L’Italia era una stazione di transito del terrorismo integralista. Ora, con l’uccisione di Anis Amri, è la stazione di fine corsa per l’autore della strage di Berlino. Il conflitto a fuoco della scorsa notte, davanti allo scalo di Sesto San Giovanni, hinterland milanese, un tempo rosso operaio, fa aumentare il tasso di pericolo di attentati in Italia?

La domanda fa correre un brivido lungo la schiena, dopo che Amaq, l’agenzia d’informazioni vicina al sedicente Stato islamico, ha diffuso un video in cui il terrorista tunisino ucciso annunciava “veniamo a sgozzarvi come maiali” e chiamava all’azione “tutti i fratelli, ovunque essi siano”. Amri diceva: “State in allerta e combattete sulla via di Dio. Ogni essere umano in grado di battersi vada a uccidere in tutta l’Europa i crociati maiali”.

La risposta è ovvia: “sì”, il rischio aumenta, perché in qualche aspirante martire, per imitazione o per convinzione, s’accenderà di sicuro la scintilla della ritorsione. Ma la domanda è oziosa, o almeno mal posta: ammesso che l’intercettazione di Amri sia stata casuale e non preordinata, che cosa avrebbero dovuto fare l’agente Christian Movio, 36 anni, rimasto ferito nella sparatoria, e il suo collega ancora in prova, Luca Scatà, che ha risposto al fuoco del killer di Berlino? Avrebbero dovuto “non impicciarsi”? Voltarsi dall’altra parte, quando quell’uomo li ha insospettiti?

In altri tempi, anni Settanta e giù di lì, l’Italia era usa a imbarazzanti compromessi (e, forse, ne è talora tentata pure oggi): cercava d’acquisire la benigna neutralità del terrorismo internazionale – che, allora, ruotava intorno alla questione palestinese – chiudendo un occhio in situazioni discutibili e lasciando magari partire personaggi pericolosi, ma potenzialmente scomodi da tenere in carcere o processare.

Se adesso non succede, che sia merito di un apparato di sicurezza più efficiente e consapevole o dell’intuizione e solerzia professionale di singoli elementi, meglio così. C’è da esserne orgogliosi, senza ignorare il pericolo e adottando tutte le misure precauzionali opportune. Una circolare, ora emanata dal capo della Polizia Franco Gabrielli, invita tutto il personale alla “massima attenzione”, proprio perché “non si possono escludere azioni ritorsive“.

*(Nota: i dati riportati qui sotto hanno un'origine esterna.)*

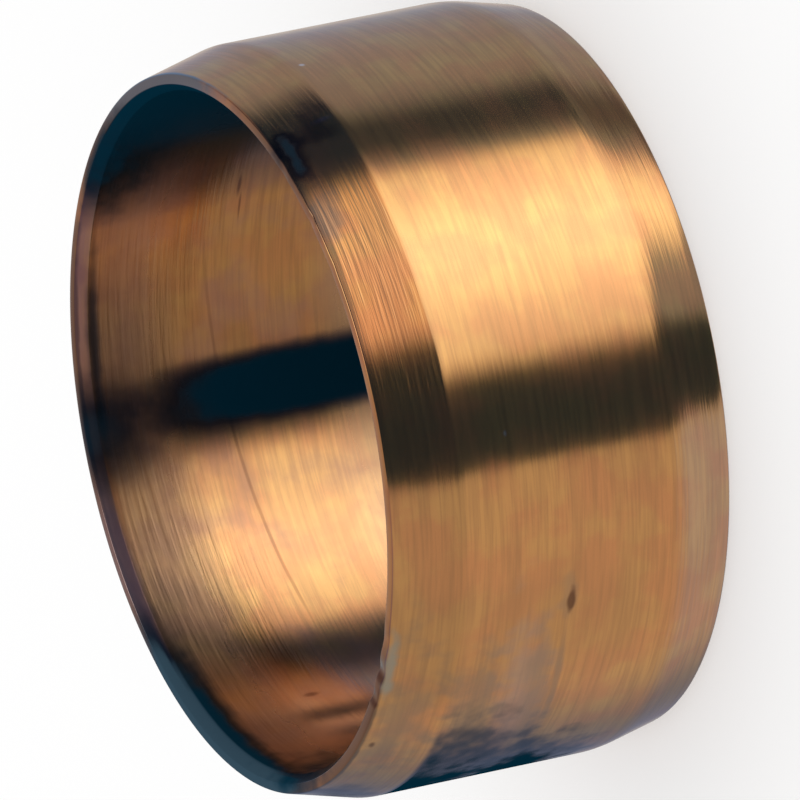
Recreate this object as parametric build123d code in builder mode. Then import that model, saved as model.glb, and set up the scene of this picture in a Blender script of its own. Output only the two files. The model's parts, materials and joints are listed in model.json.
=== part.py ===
"""Compression ring (olive) of turned brass for a 15 mm tube.

One piece: a thin band with a straight bore, a plain land round its middle and a
seat cone at each end.  The ring stands on its lower end, the axis of the bore is
Z, and the origin is where that axis meets the resting face.  Millimetres.
"""
import math
import os

from build123d import *

# Tube and bore
tube_diameter = 15.0
slip_on_gap = 0.1  # between tube and bore, all round
bore_radius = tube_diameter / 2 + slip_on_gap

# Land, the widest part of the band
land_diameter = 16.8
land_radius = land_diameter / 2
ring_length = 8.15

# Seat cones: the upper one is cut a little longer than the lower one
upper_cone_length = 1.6
upper_cone_angle = 14.0  # degrees, between the cone's side and the axis
lower_cone_length = 1.3
lower_cone_angle = 13.0

# Lead-in that is broken into each mouth of the bore
lead_in_width = 0.18
lead_in_depth = 0.25

# Softened corners
shoulder_radius = 0.8  # where a cone runs into the land
lip_edge_radius = 0.05  # outer edge of each flat lip

# Radii and heights that follow from these
upper_lip_radius = land_radius - upper_cone_length * math.tan(math.radians(upper_cone_angle))
lower_lip_radius = land_radius - lower_cone_length * math.tan(math.radians(lower_cone_angle))
mouth_radius = bore_radius + lead_in_width
upper_shoulder_height = ring_length - upper_cone_length

os.makedirs("parts", exist_ok=True)

with BuildPart() as compression_ring:
    # Half of the section, radius across and height up, as a lathe would cut it
    with BuildSketch(Plane.XZ) as section:
        with BuildLine():
            Polyline(
                (mouth_radius, 0),
                (lower_lip_radius, 0),
                (land_radius, lower_cone_length),
                (land_radius, upper_shoulder_height),
                (upper_lip_radius, ring_length),
                (mouth_radius, ring_length),
                (bore_radius, ring_length - lead_in_depth),
                (bore_radius, lead_in_depth),
                close=True,
            )
        make_face()
        # The two corners on the land are the widest points of the section
        shoulders = section.vertices().group_by(Axis.X)[-1]
        fillet(shoulders, radius=shoulder_radius)
        # The outer corner of each lip is the wider one at its height
        lower_lip_edge = section.vertices().group_by(Axis.Y)[0].sort_by(Axis.X)[-1]
        upper_lip_edge = section.vertices().group_by(Axis.Y)[-1].sort_by(Axis.X)[-1]
        fillet([lower_lip_edge, upper_lip_edge], radius=lip_edge_radius)
    revolve(axis=Axis.Z)

compression_ring.part.label = "compression_ring"
export_step(compression_ring.part, "parts/compression_ring.step")

print(f"bore {2 * bore_radius:.2f}, land {land_diameter:.2f}, length {ring_length:.2f}")
print(f"lips {2 * upper_lip_radius:.2f} upper and {2 * lower_lip_radius:.2f} lower")
print(f"volume {compression_ring.part.volume:.1f} cubic millimetres")
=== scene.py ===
"""Turned brass compression ring on a pale floor, with the studio round it.

The file is laid out as an add-on and run as a script: each piece has an operator,
the sizes and colours are properties, and main() calls the operators in order.
Lengths are in metres, and the ring stands on its lower lip with its axis on Z.
"""

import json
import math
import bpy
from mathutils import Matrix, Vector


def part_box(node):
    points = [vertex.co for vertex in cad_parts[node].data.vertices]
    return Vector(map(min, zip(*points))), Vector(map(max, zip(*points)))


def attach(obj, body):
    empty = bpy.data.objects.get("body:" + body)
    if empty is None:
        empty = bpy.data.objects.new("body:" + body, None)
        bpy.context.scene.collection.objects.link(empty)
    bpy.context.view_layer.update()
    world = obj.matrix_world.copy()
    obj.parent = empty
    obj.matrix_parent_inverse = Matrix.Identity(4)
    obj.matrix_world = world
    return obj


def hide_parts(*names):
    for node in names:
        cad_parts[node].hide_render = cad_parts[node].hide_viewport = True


bl_info = {
    "name": "Compression Ring",
    "version": (1, 0, 0),
    "blender": (4, 5, 0),
    "location": "View3D > Sidebar > Compression Ring",
    "description": "Builds a turned and tarnished brass compression ring and its studio",
    "category": "Add Mesh",
}

from typing import NamedTuple

import bmesh
import bpy
from mathutils import Matrix, Vector

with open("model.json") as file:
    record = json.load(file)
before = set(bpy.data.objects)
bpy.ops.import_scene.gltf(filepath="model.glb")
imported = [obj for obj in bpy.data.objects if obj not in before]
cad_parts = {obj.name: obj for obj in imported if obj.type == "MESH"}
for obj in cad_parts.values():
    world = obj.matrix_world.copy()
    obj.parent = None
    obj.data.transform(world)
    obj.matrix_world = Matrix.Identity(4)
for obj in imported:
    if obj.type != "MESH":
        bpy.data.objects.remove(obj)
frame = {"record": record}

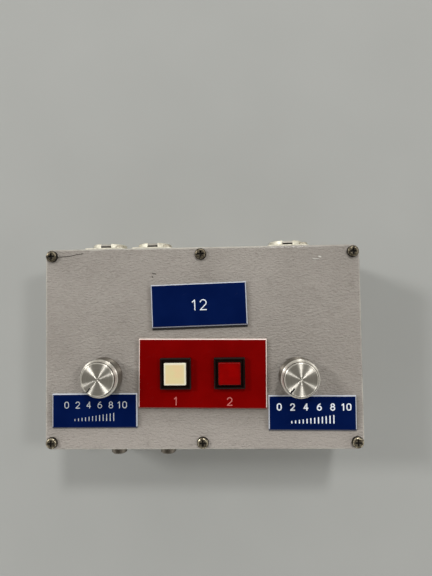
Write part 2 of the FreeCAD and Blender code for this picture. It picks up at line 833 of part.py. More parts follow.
def switch_base(name):
    """Contact block that closes the barrel from below."""
    body = new_body(f"{name}_switch_base",
                    at=(BUTTONS[name], BUTTON_Y, PLATE_TOP - size.barrel_length))
    block = Drawing(body, "block")
    block.circle(size.barrel_diameter)
    pad(block, size.switch_base_height, down=True)


def switch_fasteners():
    """Hexagon nut under the lid on each barrel, and the flat solder pins of both contact blocks."""
    nuts = new_body("switch_nuts", at=(0, 0, RIM))
    hexagons = Drawing(nuts, "hexagons")
    terminals = new_body("switch_terminals",
                         at=(0, 0, PLATE_TOP - size.barrel_length - size.switch_base_height))
    pins = Drawing(terminals, "pins")
    for x in BUTTONS.values():
        hexagons.hexagon(size.switch_nut, x, BUTTON_Y)
        hexagons.circle(size.barrel_diameter + 2 * size.thread_gap, x, BUTTON_Y)
        for column in (-1, 1):
            for row in (-1, 1):
                pins.rectangle(size.pin_width, size.pin_thickness, x + column * size.pin_pitch / 2,
                               BUTTON_Y + row * size.pin_pitch / 2)
    pad(hexagons, size.switch_nut_height, down=True)
    pad(pins, size.pin_length, down=True)


# --- XLR receptacles ------------------------------------------------------------------------------

def contact_places(x=0):
    """Three contacts of a receptacle: two above, one below."""
    circle = size.contact_circle / 2
    return [(x + circle * math.cos(math.radians(turn)), circle * math.sin(math.radians(turn)))
            for turn in CONTACT_ANGLES]


def xlr_housing(side):
    """Die-cast flange and collar, with the slot and the pin hole of the latch."""
    body = new_body(f"{side}_xlr_housing", **rear_frame(XLRS[side]))
    flange = Drawing(body, "flange")
    flange.rectangle(size.xlr_flange_width, size.xlr_flange_height)
    plate = pad(flange, size.xlr_flange_thickness)
    plate = fillet(plate, upright, size.xlr_flange_corner)
    chamfer(plate, level_at(size.xlr_flange_thickness), size.xlr_flange_chamfer)
    collar = Drawing(body, "collar")
    collar.circle(size.xlr_bore + 2 * size.collar_wall)
    ring = pad(collar, size.collar_height)
    chamfer(ring, level_at(size.collar_height), size.xlr_flange_chamfer)
    barrel = Drawing(body, "barrel")
    barrel.circle(XLR_BARREL)
    pad(barrel, size.xlr_barrel_depth, down=True)
    front = {"at": (0, 0, size.collar_height)}
    bore = Drawing(body, "bore", **front)
    bore.circle(size.xlr_bore)
    pocket(bore, size.collar_height + size.xlr_barrel_depth)
    slot = Drawing(body, "latch_slot", **front)
    slot.rectangle(size.latch_slot_width, size.latch_slot_reach + size.latch_slot_overlap, 0,
                   XLR_BORE + (size.latch_slot_reach - size.latch_slot_overlap) / 2)
    pocket(slot, size.collar_height + size.latch_slot_depth)
    screws = Drawing(body, "screw_holes", at=(0, 0, size.xlr_flange_thickness))
    for x, y in xlr_screw_places():
        screws.circle(size.xlr_screw_diameter + 2 * size.screw_hole_gap, x, y)
    pocket(screws, size.xlr_flange_thickness)
    pin_hole = Drawing(body, "latch_pin_hole", "YZ_Plane", at=(0, 0, -size.latch_pin_length / 2))
    pin_hole.circle(size.latch_pin_diameter + 2 * size.thread_gap, XLR_BORE + size.latch_pin_offset,
                    size.xlr_flange_thickness / 2)
    pocket(pin_hole, size.latch_pin_length, up=True)


def xlr_insert(side):
    """Moulded insulator: a plug on a base disc, bored for three contacts."""
    body = new_body(f"{side}_xlr_insert", **rear_frame(XLRS[side]))
    plug, disc = size.insert_diameter / 2, XLR_BORE - size.insert_gap
    top, foot = size.collar_height - size.insert_setback, -size.xlr_barrel_depth
    turned(body, [(0, foot), (disc, foot), (disc, foot + size.insert_base),
                  (plug, foot + size.insert_base), (plug, top), (0, top)])
    holes = Drawing(body, "contact_holes", at=(0, 0, top))
    for x, y in contact_places():
        holes.circle(size.contact_diameter + 2 * size.contact_gap, x, y)
    pocket(holes, top - foot)


def xlr_contacts():
    """Nine tubular contacts, each with a solder cup behind its insert."""
    top = size.collar_height - size.insert_setback - size.contact_setback
    body = new_body("xlr_contacts", **rear_frame(0))
    tubes = Drawing(body, "tubes", at=(0, 0, top))
    cups = Drawing(body, "cups", at=(0, 0, -size.xlr_barrel_depth))
    bores = Drawing(body, "bores", at=(0, 0, top))
    for middle in XLRS.values():
        for x, y in contact_places(-middle):
            tubes.circle(size.contact_diameter, x, y)
            cups.circle(size.cup_diameter, x, y)
            bores.circle(size.contact_diameter - 2 * size.contact_wall, x, y)
    pad(tubes, top + size.xlr_barrel_depth, down=True)
    pad(cups, size.cup_length, down=True)
    pocket(bores, top + size.xlr_barrel_depth / 2)


def xlr_latch(side):
    """Rocker of the latch: a thumb tab outside, an eye on the pin, and an arm with a hook inside."""
    body = new_body(f"{side}_xlr_latch", **rear_frame(XLRS[side]))
    width = size.latch_slot_width - 2 * size.latch_side_gap
    face = {"plane": "YZ_Plane", "at": (0, 0, -width / 2)}
    pin_y, pin_z = XLR_BORE + size.latch_pin_offset, size.xlr_flange_thickness / 2
    eye = size.latch_eye / 2
    tab_low = pin_y - size.latch_tab_thickness / 2
    arm_high = pin_y - size.latch_arm_drop
    arm_low = arm_high - size.latch_arm_thickness
    arm_end = pin_z - size.latch_arm_reach
    hook_tip = XLR_BORE - size.latch_hook_reach
    lever = Drawing(body, "lever", **face)
    lever.outline([
        (tab_low, size.latch_tab_reach), (tab_low, pin_z), (arm_low, pin_z - eye),
        (arm_low, arm_end + size.latch_hook_width), (hook_tip, arm_end + size.latch_hook_width),
        (hook_tip, arm_end + size.latch_hook_width / 2), (arm_low, arm_end),
        (arm_high, arm_end), (arm_high, pin_z), (tab_low + size.latch_tab_thickness, pin_z),
        (tab_low + size.latch_tab_thickness, size.latch_tab_reach)])
    pad(lever, width)
    boss = Drawing(body, "eye", **face)
    boss.circle(size.latch_eye, pin_y, pin_z)
    pad(boss, width)
    hole = Drawing(body, "pin_hole", **face)
    hole.circle(size.latch_pin_diameter + 2 * size.latch_pin_gap, pin_y, pin_z)
    pocket(hole, width, up=True)


def xlr_latch_pins():
    body = new_body("xlr_latch_pins", **rear_frame(0))
    for middle in XLRS.values():
        pin = Drawing(body, "pin", "YZ_Plane", at=(0, 0, -middle - size.latch_pin_length / 2))
        pin.circle(size.latch_pin_diameter, XLR_BORE + size.latch_pin_offset,
                   size.xlr_flange_thickness / 2)
        pad(pin, size.latch_pin_length)


def xlr_fasteners():
    """Machine screws through the flanges, and their nuts inside the rear wall."""
    screws = new_body("xlr_screws", **rear_frame(0))
    nuts = new_body("xlr_nuts", **rear_frame(0))
    flange = {"at": (0, 0, size.xlr_flange_thickness)}
    shanks, heads = Drawing(screws, "shanks", **flange), Drawing(screws, "heads", **flange)
    hexagons = Drawing(nuts, "hexagons", at=(0, 0, -size.wall))
    for middle in XLRS.values():
        for x, y in xlr_screw_places(-middle):
            shanks.circle(size.xlr_screw_diameter, x, y)
            heads.circle(size.xlr_screw_head, x, y)
            hexagons.hexagon(size.xlr_nut, x, y)
            hexagons.circle(size.xlr_screw_diameter + 2 * size.thread_gap, x, y)
    pad(shanks, size.xlr_screw_length, down=True)
    rounds = pad(heads, size.xlr_screw_head_height)
    head_top = size.xlr_flange_thickness + size.xlr_screw_head_height
    fillet(rounds, level_at(head_top), size.xlr_screw_head_round)
    pad(hexagons, size.xlr_nut_height, down=True)


# --- headphone jacks ------------------------------------------------------------------------------

def jack_frame(side):
    """Bent frame behind the front wall, with the threaded bushing that passes through the wall."""
    body = new_body(f"{side}_jack_frame", **front_frame(JACKS[side]))
    inside = {"at": (0, 0, -size.wall)}
    plate = Drawing(body, "plate", **inside)
    plate.rectangle(size.jack_plate_width, size.jack_plate_height)
    pad(plate, size.jack_sheet, down=True)
    leg = Drawing(body, "leg", **inside)
    leg.rectangle(size.jack_leg_width, size.jack_sheet, 0, size.jack_leg_rise + size.jack_sheet / 2)
    pad(leg, size.jack_leg_length, down=True)
    bushing = Drawing(body, "bushing", **inside)
    bushing.circle(size.jack_bushing_diameter)
    neck = pad(bushing, size.wall + size.jack_bushing_reach)
    chamfer(neck, level_at(size.jack_bushing_reach), size.washer_thickness)
    bore = Drawing(body, "bore", at=(0, 0, size.jack_bushing_reach))
    bore.circle(size.jack_bore)
    pocket(bore, size.jack_bushing_reach + size.wall + size.jack_sheet)


def stack_tops():
    """Heights at which the wafers and the leaves of a contact stack begin, from the leg down."""
    step = size.wafer_thickness + size.leaf_thickness
    wafers = [size.jack_leg_rise - step * turn for turn in range(3)]
    leaves = [top - size.wafer_thickness for top in wafers[:2]]
    return wafers, leaves


STACK_FRONT = -(size.wall + size.jack_sheet + size.stack_start)


def jack_springs(side):
    """Contact leaves for the tip and the ring of a plug, bent towards it at their ends."""
    body = new_body(f"{side}_jack_springs", **front_frame(JACKS[side]))
    for top, reach in zip(stack_tops()[1], (size.tip_leaf_reach, size.ring_leaf_reach)):
        bend = STACK_FRONT - size.stack_length - reach
        low = top - size.leaf_thickness
        touch = size.leaf_touch
        drawing = Drawing(body, "leaf", "YZ_Plane", at=(0, 0, -size.leaf_width / 2))
        drawing.outline([
            (low, STACK_FRONT), (top, STACK_FRONT), (top, bend + size.leaf_bend),
            (touch + size.leaf_thickness, bend), (top, bend - size.leaf_bend),
            (low, bend - size.leaf_bend), (touch, bend), (low, bend + size.leaf_bend)])
        pad(drawing, size.leaf_width)


def jack_insulators():
    """Phenolic wafers between the leaves of both jacks."""
    body = new_body("jack_insulators", **front_frame(0))
    for middle in JACKS.values():
        for top in stack_tops()[0]:
            wafer = Drawing(body, "wafer", at=(0, 0, STACK_FRONT))
            wafer.rectangle(size.wafer_width, size.wafer_thickness, -middle, top - size.wafer_thickness / 2)
            pad(wafer, size.stack_length, down=True)


def jack_fasteners():
    """Washer and hexagon nut on each bushing, outside the front wall."""
    washers = new_body("jack_washers", **front_frame(0))
    nuts = new_body("jack_nuts", **front_frame(0))
    rings = Drawing(washers, "rings")
    hexagons = Drawing(nuts, "hexagons", at=(0, 0, size.washer_thickness))
    for x in JACKS.values():
        rings.circle(size.control_washer, -x)
        hexagons.hexagon(size.control_nut, -x)
        for drawing in (rings, hexagons):
            drawing.circle(size.jack_bushing_diameter + 2 * size.thread_gap, -x)
    pad(rings, size.washer_thickness)
    pad(hexagons, size.control_nut_height)


# --- the whole box --------------------------------------------------------------------------------

def build():
    enclosure_shell()
    lid()
    lid_screws("rear_lid_screws", 1)
    lid_screws("front_lid_screws", -1)
    rubber_feet()
    title_plate()
    button_plate()
    for side in KNOBS:
        for piece in (scale_plate, knob, knob_screw, pot_shaft, pot_bushing, pot_track, pot_cover):
            piece(side)
    pot_terminals()
    pot_fasteners()
    for name in BUTTONS:
        for piece in (bezel, plunger, lens, switch_base):
            piece(name)
    switch_fasteners()
    for side in XLRS:
        for piece in (xlr_housing, xlr_insert, xlr_latch):
            piece(side)
    xlr_contacts()
    xlr_latch_pins()
    xlr_fasteners()
    for side in JACKS:
        for piece in (jack_frame, jack_springs):
            piece(side)
    jack_insulators()
    jack_fasteners()


def export():
    """Check every object of the document, then write each sub-part to its own STEP file."""
    DOCUMENT.recompute()
    failed = [thing.Label for thing in DOCUMENT.Objects if {"Invalid", "Error"} & set(thing.State)]
    bodies = DOCUMENT.findObjects("PartDesign::Body")
    failed += [body.Label for body in bodies if body.Shape.isNull() or not body.Shape.isValid()]
    if failed:
        raise RuntimeError(f"failed: {', '.join(failed)}")
    os.makedirs(PARTS_FOLDER, exist_ok=True)
    for body in bodies:
        body.Shape.exportStep(f"{PARTS_FOLDER}/{body.Label}.step")


build()
export()
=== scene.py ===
"""Looks of the desk control box: finishes for its parts, its marks, its turned knobs, the studio.

Everything is in metres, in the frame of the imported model: +X to the user's right, +Y towards the
rear wall with the sockets, and +Z up out of the lid.
"""
import math
from typing import NamedTuple

import bmesh
import bpy
import numpy as np
from mathutils import Matrix, Vector


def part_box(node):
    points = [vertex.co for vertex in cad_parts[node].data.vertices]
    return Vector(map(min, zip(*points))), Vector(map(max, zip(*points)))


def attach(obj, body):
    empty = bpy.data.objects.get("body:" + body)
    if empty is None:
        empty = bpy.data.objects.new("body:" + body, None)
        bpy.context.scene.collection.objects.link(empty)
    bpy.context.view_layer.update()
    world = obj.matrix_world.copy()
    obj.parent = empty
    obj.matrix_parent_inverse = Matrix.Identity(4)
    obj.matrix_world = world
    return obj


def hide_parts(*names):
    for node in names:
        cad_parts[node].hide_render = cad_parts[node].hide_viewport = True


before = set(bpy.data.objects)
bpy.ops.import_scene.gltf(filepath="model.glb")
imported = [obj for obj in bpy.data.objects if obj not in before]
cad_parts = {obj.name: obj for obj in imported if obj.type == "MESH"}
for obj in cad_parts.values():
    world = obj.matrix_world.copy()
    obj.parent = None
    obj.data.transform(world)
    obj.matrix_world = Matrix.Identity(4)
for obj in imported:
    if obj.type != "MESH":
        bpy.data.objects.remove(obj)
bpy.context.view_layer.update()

MM = 0.001


# --- heights and places read from the frame -----------------------------------------------------

def middle_of(node):
    """Middle of a node's box."""
    low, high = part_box(node)
    return (low + high) / 2


LID_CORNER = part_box("lid")[1]
LID_TOP = LID_CORNER.z
PLATE_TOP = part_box("title_plate")[1].z
LID_THICKNESS = 3.0 * MM
KNOB_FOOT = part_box("left_knob")[0].z
KNOBS = {side: middle_of(f"{side}_knob") for side in ("left", "right")}
SOCKETS = ("left", "middle", "right")


# --- glued plates -------------------------------------------------------------------------------

class Seat(NamedTuple):
    """How a plate sits on the lid.

    Its turn in degrees, the width and strength of the painted shadow line along its front edge,
    and
    1 if the painted shade beside it goes round to its front, or else 0.
    """
    turn: float
    line_width: float
    line_strength: float
    shade_in_front: int


PLATES = {
    "title_plate": Seat(1.5, 1.7 * MM, 1.0, 1),
    "button_plate": Seat(-0.7, 0.7 * MM, 0.35, 1),
    "left_scale_plate": Seat(0.0, 0.6 * MM, 0.35, 0),
    "right_scale_plate": Seat(-0.4, 0.8 * MM, 0.5, 0),
}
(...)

Piuttosto, la presenza di Amri in Italia suona di per sé allarmante: se, in fuga da Berlino, il terrorista del mercatino di Natale, l’assassino, fra gli altri, di Fabrizia Di Lorenzo, è arrivato con il treno, via la Francia, a Torino e a Milano, vuol dire che qui da noi pensava di potere trovare accoglienza o almeno copertura per continuare la fuga o per restare latitante fino alla prossima sortita.

L’uomo che, nel suo video-messaggio di appena due minuti, recita in arabo le tradizionali preghiere e giura fedeltà “al principe dei fedeli Abu Bakr al Baghdadi al al Huseini al Qurayshi”, l’autoproclamato Califfo, stava forse scappando, sentendosi braccato; oppure attuava un piano ben preordinato, avendo punti d’appoggio sul territorio. Nel primo caso, ci sarebbe comunque l’ipotesi che qualcuno voglia emularlo. Nel secondo caso, ci sarebbe operativa in Italia una rete di simpatizzanti jihadisti pronti a sostenere i sodati del Califfo.

L’uccisione di Amri è un fattore di rischio; ma anche la sua presenza in Italia di per sé lo era. L’acquiescenza sta al terrorismo come l’omertà alla mafia: entrambe figlie della paura e dell’ignavia, conducono alla sconfitta. Christian Movio e Luca Scatà hanno fatto la loro parte. Noi cittadini facciamo la nostra: senza odio e con solidarietà; senza accanimento, ma con fermezza.